TASK INSTRUCTIONS ::
Output only the lines running from the line bearing "Write part 3 of" through the line bearing "yarns.add(path, radius, 0.5)", character for character.

DATASET RECORDS ::
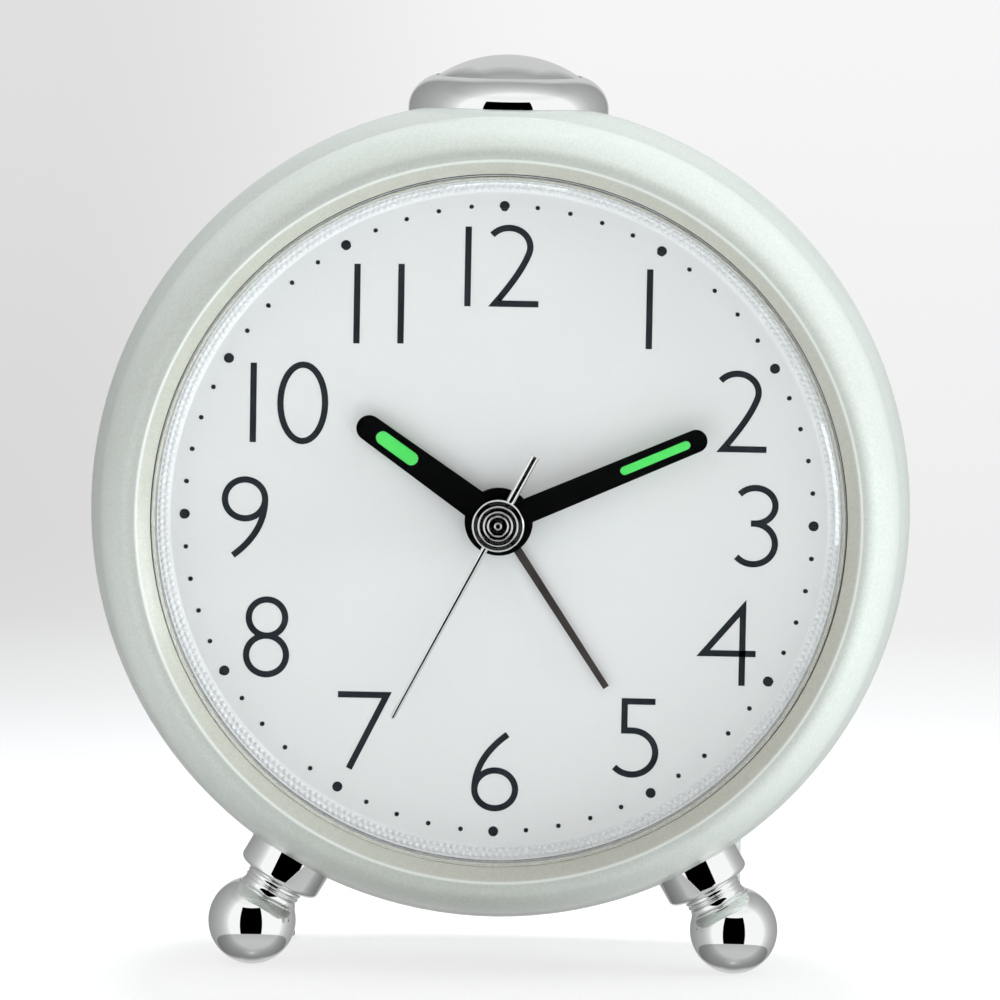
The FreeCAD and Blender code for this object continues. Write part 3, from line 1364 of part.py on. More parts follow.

---

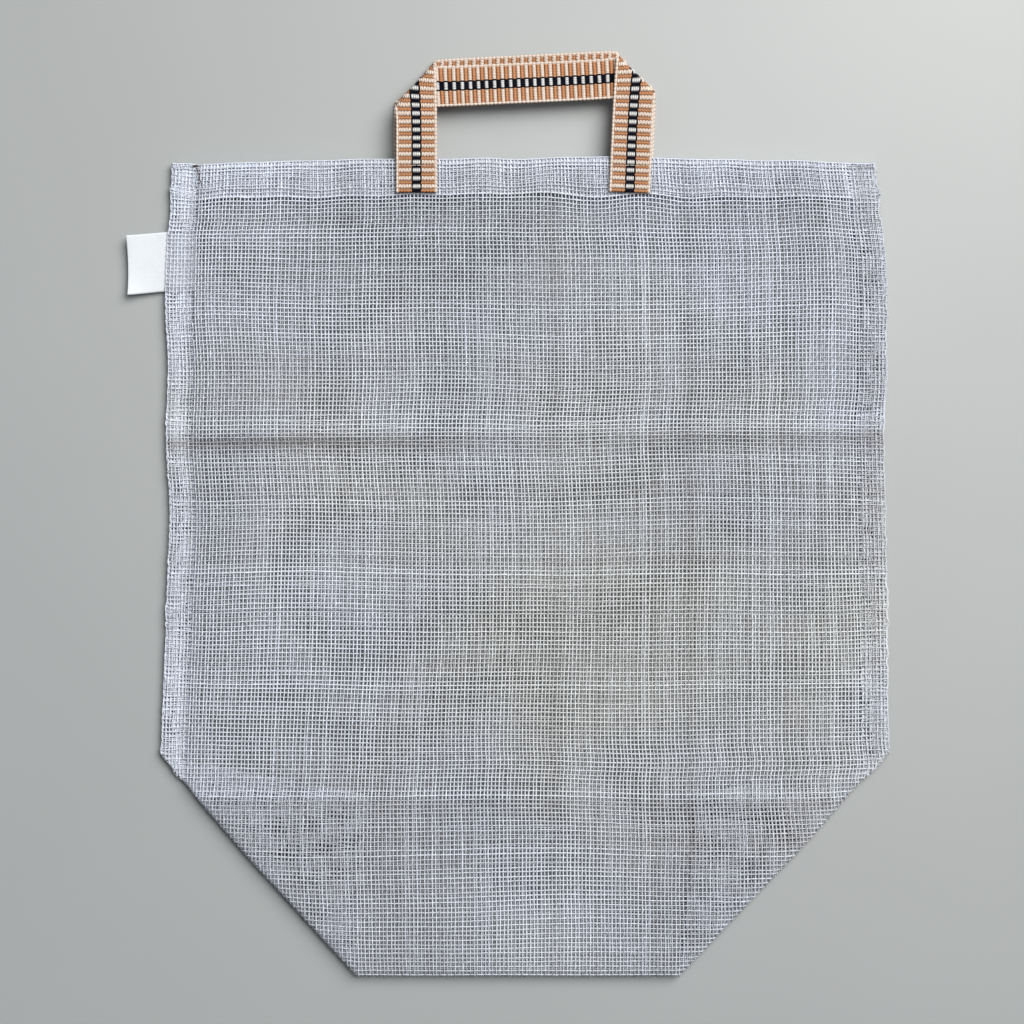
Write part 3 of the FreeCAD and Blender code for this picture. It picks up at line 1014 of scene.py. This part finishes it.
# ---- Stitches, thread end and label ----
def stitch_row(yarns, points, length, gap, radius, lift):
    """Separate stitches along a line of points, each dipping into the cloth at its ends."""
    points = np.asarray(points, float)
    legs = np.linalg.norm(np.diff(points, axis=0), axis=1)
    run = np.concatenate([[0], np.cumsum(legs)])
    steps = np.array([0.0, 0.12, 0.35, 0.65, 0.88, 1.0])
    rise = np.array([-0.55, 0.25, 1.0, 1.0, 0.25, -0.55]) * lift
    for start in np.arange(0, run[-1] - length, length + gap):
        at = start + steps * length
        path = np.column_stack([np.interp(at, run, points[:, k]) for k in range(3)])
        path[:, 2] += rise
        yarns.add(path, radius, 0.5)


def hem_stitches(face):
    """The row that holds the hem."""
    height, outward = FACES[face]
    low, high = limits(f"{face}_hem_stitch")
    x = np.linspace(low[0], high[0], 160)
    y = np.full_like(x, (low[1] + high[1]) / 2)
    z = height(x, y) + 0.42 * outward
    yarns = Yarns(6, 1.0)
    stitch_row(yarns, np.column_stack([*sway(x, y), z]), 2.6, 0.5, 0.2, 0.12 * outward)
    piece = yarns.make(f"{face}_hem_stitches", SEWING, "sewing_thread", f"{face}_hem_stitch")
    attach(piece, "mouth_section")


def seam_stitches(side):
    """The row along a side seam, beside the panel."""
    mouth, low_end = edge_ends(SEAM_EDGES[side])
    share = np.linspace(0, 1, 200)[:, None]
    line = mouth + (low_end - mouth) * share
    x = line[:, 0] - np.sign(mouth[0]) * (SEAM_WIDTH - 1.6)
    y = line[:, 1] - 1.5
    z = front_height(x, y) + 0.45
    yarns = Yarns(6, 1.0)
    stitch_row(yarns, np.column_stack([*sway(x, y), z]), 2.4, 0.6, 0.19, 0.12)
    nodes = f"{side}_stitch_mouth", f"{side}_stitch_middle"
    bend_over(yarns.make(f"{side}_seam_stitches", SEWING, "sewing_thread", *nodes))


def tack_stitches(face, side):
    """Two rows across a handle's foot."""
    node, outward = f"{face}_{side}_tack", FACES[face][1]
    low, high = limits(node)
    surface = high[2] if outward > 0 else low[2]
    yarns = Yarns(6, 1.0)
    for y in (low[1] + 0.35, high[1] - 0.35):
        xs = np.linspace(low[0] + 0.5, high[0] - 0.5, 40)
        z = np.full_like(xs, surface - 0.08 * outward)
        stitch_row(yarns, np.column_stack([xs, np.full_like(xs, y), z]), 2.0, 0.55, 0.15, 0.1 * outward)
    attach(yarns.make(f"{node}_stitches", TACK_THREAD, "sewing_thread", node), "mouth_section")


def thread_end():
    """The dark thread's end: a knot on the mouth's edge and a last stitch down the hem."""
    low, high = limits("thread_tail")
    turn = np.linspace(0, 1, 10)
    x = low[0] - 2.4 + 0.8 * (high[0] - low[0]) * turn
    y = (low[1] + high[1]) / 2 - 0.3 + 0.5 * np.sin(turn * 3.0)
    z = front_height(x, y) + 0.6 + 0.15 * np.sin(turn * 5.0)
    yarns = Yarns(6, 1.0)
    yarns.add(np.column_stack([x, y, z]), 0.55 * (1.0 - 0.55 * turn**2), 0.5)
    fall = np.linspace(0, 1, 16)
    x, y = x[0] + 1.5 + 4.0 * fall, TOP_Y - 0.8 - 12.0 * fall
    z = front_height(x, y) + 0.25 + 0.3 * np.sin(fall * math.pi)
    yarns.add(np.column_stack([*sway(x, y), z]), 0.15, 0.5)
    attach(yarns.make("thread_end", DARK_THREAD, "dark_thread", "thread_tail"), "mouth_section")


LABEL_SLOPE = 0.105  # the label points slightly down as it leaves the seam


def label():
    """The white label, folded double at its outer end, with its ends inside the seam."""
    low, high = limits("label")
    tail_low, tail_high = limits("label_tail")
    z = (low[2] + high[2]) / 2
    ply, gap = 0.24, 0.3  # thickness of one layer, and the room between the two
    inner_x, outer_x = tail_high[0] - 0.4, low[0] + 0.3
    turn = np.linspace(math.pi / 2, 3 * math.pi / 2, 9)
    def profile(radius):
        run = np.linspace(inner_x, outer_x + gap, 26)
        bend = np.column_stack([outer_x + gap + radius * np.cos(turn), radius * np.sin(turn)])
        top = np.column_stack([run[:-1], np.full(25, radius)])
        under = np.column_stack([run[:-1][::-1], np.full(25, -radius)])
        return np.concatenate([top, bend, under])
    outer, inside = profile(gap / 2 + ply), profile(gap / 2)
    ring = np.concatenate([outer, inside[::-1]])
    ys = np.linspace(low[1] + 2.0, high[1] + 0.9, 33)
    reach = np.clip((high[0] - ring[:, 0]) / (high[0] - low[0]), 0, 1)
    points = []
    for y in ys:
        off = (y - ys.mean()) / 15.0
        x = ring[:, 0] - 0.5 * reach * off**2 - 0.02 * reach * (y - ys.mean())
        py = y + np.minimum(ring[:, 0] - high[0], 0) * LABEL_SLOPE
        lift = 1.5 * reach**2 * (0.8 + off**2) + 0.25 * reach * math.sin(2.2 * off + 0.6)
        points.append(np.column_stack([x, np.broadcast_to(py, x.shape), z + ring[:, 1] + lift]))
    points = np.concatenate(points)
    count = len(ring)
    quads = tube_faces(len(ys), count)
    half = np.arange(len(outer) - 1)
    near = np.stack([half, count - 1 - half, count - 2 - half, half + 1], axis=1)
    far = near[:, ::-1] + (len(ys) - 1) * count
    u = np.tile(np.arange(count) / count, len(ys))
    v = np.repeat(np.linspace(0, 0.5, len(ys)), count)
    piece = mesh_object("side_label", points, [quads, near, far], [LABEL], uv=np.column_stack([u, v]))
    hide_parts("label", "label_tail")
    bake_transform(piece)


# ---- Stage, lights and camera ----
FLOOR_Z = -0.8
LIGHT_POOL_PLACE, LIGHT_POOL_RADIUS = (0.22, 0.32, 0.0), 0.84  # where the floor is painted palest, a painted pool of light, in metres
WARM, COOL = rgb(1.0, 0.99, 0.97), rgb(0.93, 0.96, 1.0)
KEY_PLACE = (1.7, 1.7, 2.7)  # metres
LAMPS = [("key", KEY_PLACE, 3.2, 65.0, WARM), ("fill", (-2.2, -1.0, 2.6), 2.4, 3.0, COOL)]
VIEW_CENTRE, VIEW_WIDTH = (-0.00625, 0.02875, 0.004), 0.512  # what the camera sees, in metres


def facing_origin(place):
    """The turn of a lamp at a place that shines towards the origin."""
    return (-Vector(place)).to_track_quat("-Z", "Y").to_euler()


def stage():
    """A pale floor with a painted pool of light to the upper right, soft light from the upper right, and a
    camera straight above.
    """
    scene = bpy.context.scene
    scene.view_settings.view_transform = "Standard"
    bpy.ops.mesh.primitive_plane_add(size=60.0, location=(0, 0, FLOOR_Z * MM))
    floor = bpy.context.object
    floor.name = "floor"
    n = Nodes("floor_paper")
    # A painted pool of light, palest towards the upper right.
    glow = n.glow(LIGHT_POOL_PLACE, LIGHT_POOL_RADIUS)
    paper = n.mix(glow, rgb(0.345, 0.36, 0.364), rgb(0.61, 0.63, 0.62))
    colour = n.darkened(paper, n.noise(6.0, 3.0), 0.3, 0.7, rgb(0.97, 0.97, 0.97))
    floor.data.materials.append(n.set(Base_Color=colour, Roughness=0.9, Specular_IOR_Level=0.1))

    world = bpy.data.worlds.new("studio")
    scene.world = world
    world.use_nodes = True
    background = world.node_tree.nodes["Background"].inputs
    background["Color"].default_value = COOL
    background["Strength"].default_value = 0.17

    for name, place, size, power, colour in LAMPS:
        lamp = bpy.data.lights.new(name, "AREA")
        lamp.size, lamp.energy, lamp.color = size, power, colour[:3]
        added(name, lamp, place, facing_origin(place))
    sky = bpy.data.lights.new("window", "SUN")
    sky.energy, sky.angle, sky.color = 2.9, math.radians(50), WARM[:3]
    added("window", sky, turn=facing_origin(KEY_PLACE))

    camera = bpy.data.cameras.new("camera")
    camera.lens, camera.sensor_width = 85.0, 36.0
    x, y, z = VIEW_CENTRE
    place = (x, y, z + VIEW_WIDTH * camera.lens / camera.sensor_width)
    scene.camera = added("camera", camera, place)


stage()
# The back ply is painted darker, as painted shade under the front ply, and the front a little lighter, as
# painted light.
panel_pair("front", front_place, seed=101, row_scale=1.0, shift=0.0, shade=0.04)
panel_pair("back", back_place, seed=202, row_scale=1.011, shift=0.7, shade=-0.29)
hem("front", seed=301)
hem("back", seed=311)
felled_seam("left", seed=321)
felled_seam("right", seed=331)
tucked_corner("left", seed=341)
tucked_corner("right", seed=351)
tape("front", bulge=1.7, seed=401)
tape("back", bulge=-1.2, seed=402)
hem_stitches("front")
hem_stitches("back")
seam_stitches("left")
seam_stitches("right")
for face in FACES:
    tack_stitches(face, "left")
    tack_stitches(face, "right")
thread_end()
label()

---

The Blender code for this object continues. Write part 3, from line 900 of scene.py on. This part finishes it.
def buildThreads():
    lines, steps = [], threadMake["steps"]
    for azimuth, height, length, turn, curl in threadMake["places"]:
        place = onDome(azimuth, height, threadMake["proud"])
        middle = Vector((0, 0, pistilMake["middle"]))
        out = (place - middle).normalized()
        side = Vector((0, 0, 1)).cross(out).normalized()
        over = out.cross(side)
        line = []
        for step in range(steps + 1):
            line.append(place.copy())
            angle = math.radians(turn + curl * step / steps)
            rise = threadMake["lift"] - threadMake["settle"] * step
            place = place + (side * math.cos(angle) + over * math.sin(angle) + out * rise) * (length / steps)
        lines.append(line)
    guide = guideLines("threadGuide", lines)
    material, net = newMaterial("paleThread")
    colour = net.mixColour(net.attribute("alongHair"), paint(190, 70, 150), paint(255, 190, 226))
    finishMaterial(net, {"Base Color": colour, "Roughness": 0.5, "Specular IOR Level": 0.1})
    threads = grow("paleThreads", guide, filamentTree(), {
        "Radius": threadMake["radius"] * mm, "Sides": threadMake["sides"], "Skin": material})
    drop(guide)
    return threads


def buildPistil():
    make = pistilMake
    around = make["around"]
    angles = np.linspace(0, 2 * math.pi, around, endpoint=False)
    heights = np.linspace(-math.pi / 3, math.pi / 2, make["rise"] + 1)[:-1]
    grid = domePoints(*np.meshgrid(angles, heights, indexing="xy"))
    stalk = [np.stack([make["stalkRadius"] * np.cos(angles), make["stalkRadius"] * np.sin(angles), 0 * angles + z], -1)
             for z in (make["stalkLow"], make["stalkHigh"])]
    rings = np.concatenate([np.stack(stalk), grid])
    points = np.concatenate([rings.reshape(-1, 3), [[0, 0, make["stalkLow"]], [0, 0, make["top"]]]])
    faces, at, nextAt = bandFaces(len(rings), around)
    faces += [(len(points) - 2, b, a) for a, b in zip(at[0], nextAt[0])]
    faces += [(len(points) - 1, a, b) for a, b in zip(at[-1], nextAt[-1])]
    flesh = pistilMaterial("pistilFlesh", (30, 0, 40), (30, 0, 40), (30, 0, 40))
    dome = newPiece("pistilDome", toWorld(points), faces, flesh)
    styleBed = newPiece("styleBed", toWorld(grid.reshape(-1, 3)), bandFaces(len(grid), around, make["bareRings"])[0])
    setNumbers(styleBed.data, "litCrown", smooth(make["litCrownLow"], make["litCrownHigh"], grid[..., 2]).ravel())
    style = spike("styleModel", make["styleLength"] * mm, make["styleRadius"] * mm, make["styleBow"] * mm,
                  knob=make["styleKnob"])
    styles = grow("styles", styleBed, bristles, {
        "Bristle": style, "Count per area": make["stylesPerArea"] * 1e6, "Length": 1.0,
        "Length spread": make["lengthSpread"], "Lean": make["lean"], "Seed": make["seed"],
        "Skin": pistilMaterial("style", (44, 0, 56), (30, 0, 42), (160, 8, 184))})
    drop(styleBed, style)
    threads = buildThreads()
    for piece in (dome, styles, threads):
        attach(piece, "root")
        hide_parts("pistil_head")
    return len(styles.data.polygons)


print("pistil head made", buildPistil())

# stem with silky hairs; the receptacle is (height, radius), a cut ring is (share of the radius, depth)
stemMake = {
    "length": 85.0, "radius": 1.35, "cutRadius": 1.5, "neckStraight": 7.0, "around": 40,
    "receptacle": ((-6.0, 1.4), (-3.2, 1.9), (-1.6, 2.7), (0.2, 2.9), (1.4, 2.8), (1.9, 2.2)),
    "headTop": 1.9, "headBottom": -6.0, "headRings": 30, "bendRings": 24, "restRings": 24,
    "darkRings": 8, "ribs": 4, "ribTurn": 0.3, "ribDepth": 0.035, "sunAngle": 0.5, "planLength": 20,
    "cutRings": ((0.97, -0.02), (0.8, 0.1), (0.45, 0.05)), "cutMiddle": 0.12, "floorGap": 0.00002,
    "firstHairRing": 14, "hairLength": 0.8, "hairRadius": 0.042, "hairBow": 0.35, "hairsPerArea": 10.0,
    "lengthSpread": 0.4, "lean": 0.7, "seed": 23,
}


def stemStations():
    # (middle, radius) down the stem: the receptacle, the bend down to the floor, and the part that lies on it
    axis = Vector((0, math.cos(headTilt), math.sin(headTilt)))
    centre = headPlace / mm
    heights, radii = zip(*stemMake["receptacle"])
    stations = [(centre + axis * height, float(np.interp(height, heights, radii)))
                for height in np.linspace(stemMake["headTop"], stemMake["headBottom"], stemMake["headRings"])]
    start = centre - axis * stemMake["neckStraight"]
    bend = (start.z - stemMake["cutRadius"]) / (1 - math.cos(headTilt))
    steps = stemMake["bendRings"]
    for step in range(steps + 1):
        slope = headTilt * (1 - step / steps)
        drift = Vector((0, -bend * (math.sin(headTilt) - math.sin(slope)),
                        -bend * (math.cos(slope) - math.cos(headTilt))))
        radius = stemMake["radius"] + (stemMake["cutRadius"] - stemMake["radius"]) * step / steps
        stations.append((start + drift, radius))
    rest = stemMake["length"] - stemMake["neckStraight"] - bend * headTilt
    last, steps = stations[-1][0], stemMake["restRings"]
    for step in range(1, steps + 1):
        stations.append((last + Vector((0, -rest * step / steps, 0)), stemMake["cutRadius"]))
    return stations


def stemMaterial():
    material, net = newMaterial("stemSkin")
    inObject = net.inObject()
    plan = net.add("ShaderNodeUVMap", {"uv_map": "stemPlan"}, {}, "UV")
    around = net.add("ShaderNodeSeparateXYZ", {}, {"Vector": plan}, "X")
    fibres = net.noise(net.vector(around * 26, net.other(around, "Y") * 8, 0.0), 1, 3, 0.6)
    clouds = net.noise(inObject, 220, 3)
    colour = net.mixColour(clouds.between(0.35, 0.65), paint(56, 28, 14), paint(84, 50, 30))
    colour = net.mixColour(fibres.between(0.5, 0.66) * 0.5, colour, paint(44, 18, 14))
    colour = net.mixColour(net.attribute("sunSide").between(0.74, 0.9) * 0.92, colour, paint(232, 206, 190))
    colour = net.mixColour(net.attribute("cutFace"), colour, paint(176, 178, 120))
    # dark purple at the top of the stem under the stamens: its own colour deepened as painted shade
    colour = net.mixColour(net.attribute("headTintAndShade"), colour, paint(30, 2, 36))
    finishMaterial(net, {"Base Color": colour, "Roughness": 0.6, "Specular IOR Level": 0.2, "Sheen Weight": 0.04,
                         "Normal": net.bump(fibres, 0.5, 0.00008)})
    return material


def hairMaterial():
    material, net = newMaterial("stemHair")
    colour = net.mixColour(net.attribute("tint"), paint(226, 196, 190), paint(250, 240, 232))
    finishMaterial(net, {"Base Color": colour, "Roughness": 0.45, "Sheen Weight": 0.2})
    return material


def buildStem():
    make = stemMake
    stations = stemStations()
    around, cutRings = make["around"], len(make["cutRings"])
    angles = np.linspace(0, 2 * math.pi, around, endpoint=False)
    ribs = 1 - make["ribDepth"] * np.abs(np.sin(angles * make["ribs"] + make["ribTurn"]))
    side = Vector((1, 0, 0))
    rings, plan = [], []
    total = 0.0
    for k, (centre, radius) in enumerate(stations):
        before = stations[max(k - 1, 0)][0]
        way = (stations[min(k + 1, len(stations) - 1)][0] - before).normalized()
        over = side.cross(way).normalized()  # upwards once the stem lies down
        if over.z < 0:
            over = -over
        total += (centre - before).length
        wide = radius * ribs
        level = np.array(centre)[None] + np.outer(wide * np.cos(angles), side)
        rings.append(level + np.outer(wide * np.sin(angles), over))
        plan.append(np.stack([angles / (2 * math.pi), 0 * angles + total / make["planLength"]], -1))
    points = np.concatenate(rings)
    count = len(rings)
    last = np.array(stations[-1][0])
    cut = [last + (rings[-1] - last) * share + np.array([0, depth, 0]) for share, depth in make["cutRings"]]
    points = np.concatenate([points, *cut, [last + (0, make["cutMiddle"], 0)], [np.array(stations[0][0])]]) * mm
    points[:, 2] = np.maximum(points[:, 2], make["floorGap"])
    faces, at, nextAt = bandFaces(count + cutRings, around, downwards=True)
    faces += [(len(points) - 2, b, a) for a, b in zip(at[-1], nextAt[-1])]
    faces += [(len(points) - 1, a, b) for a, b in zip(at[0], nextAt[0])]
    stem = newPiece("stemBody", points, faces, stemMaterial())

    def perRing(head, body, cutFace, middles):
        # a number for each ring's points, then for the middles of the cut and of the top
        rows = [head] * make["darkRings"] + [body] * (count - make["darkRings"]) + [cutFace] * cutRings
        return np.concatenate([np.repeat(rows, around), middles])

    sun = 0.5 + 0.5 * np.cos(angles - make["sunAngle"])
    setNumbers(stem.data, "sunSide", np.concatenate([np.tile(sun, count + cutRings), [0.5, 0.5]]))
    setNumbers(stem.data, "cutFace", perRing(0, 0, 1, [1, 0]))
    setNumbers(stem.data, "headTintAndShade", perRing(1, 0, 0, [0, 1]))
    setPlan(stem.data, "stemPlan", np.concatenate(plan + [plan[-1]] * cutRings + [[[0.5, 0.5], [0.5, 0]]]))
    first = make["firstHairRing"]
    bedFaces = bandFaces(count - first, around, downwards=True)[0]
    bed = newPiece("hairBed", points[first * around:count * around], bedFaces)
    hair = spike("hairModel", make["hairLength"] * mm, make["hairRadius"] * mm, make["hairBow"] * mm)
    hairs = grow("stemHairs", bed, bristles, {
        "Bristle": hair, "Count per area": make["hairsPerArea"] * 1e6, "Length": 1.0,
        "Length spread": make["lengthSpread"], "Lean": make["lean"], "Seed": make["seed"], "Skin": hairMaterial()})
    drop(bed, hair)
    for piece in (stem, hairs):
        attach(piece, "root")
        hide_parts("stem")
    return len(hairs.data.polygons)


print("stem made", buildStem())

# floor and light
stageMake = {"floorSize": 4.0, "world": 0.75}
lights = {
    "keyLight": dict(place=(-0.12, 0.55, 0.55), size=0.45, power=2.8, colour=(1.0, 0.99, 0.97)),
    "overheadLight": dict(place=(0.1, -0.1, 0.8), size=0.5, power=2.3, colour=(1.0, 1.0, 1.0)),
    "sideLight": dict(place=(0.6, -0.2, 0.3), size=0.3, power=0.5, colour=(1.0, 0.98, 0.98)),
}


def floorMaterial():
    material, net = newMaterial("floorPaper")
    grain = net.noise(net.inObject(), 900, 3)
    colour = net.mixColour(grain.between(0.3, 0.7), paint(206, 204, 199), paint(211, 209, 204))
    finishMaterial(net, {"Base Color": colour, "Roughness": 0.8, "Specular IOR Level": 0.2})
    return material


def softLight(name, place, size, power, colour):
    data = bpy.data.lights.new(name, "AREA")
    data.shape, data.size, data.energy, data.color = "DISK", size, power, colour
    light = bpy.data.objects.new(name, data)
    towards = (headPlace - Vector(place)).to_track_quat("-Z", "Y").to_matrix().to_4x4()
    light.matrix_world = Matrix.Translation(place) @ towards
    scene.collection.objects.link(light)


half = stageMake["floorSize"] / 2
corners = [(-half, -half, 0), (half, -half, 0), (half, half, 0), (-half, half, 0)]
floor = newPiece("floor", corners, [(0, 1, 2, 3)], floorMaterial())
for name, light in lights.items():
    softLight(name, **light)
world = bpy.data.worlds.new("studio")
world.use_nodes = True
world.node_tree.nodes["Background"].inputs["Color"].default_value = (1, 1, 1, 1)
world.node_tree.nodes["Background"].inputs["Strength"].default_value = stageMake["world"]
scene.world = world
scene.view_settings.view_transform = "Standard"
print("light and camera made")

THE REPLY ::
Write part 3 of the FreeCAD and Blender code for this picture. It picks up at line 1014 of scene.py. This part finishes it.
# ---- Stitches, thread end and label ----
def stitch_row(yarns, points, length, gap, radius, lift):
    """Separate stitches along a line of points, each dipping into the cloth at its ends."""
    points = np.asarray(points, float)
    legs = np.linalg.norm(np.diff(points, axis=0), axis=1)
    run = np.concatenate([[0], np.cumsum(legs)])
    steps = np.array([0.0, 0.12, 0.35, 0.65, 0.88, 1.0])
    rise = np.array([-0.55, 0.25, 1.0, 1.0, 0.25, -0.55]) * lift
    for start in np.arange(0, run[-1] - length, length + gap):
        at = start + steps * length
        path = np.column_stack([np.interp(at, run, points[:, k]) for k in range(3)])
        path[:, 2] += rise
        yarns.add(path, radius, 0.5)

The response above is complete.